If the US said the truth - that they didn't recover any information on Soviet missiles - then that would tell the Soviets that they don't have to worry about the security regarding their warheads. But the US wanted them to worry. But if they said that the US did recover information on the missiles, but were not telling, then it would be lying which could not be done. Why? Because of something called the Freedom of Information Act. FOIA. The law says that anybody, any American should be able to ask the government for documents and the government has to respond.
But every CIA employee is legally bound to protect intelligence sources and methods. It's not an option, it's a law. So the CIA found itself in a soup - Under the FOIA law, the public has a right to know. On the other hand, the CIA has a legal obligation to not tell. The CIA has to say something, it has to be truthful when it says it, but it also cannot reveal anything. Enter a lawyer who devised a solution in half an hour. Here's what he came up with.
We can neither confirm nor deny the existence of the information requested but hypothetically, if such data were to exist, the subject matter would be classified and could not be disclosed.
Journalists fought it in court, and the fight went on for years, but eventually the government won. The judge agreed to their logic, that sometimes, revealing even the existence of documents endangers national security. Since that initial Glomar Response in 1975, more and more government agencies have begun to use it. And it is not the obvious ones related to national security issues. Thus, you now get such a "Glomar response" from the Department of Commerce, Department of the Treasury, Department of Energy, Center for Disease Control.
The government may ultimately lose in all of these cases, but it will lose at a time when the public debate will have moved on to something else. The popular perception about the Glomar Response is that it's just a delaying tactic. By the time the truth finally comes out, people don't actually care anymore. It's ancient history. It embodies the tension between the public’s desire for transparency and the government’s need to keep secrets.

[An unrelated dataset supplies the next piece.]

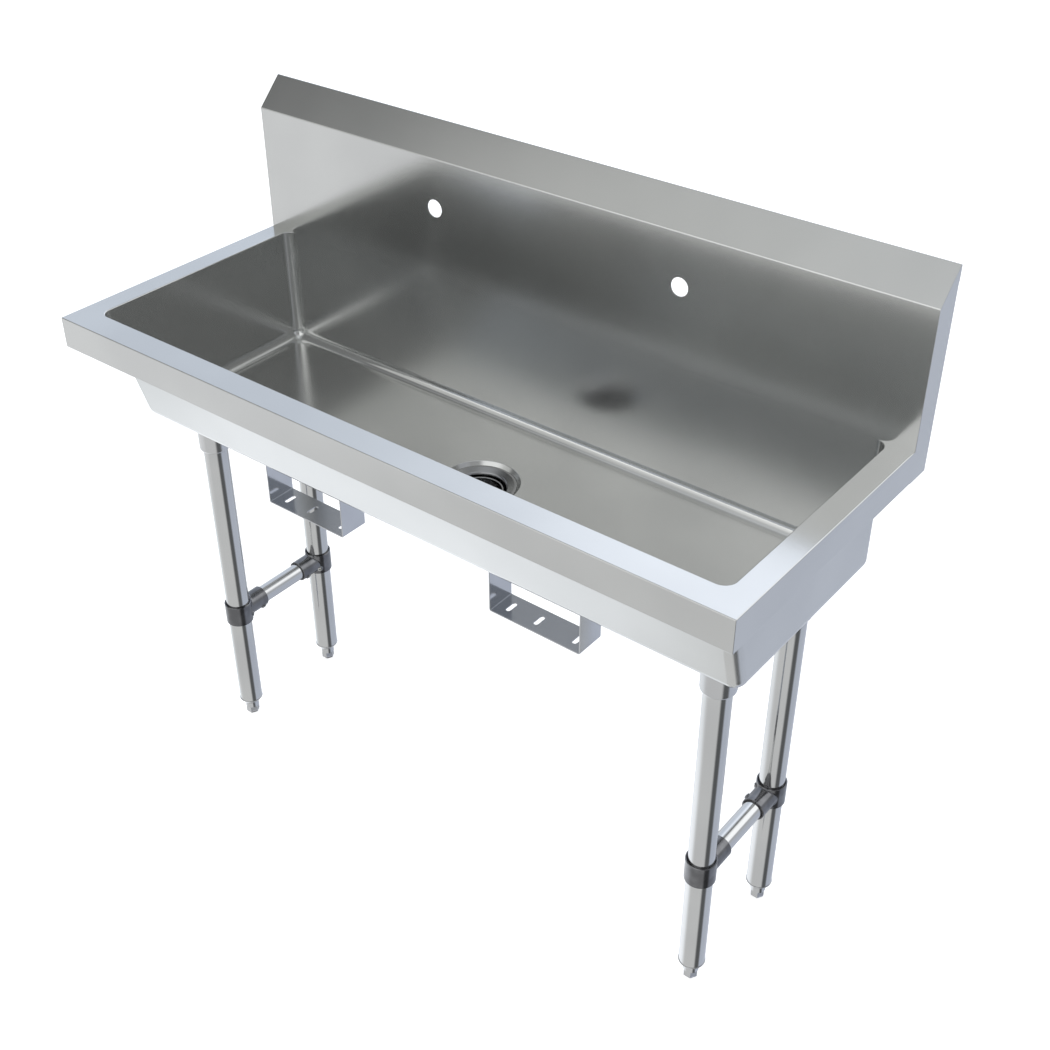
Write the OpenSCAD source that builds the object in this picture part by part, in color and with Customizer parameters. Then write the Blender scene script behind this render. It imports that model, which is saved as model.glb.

The first tweet by the CIA showed that it had a sense of humour - "We can neither confirm nor deny that this is our first tweet." The tricky evasion has become the bane of watchdogs and journalists -- but its utility for those seeking to keep things beyond prying eyes has withstood the test of time, as evidenced by its proliferation, even among private companies and celebrities like Will Smith, Pixar characters, legislators.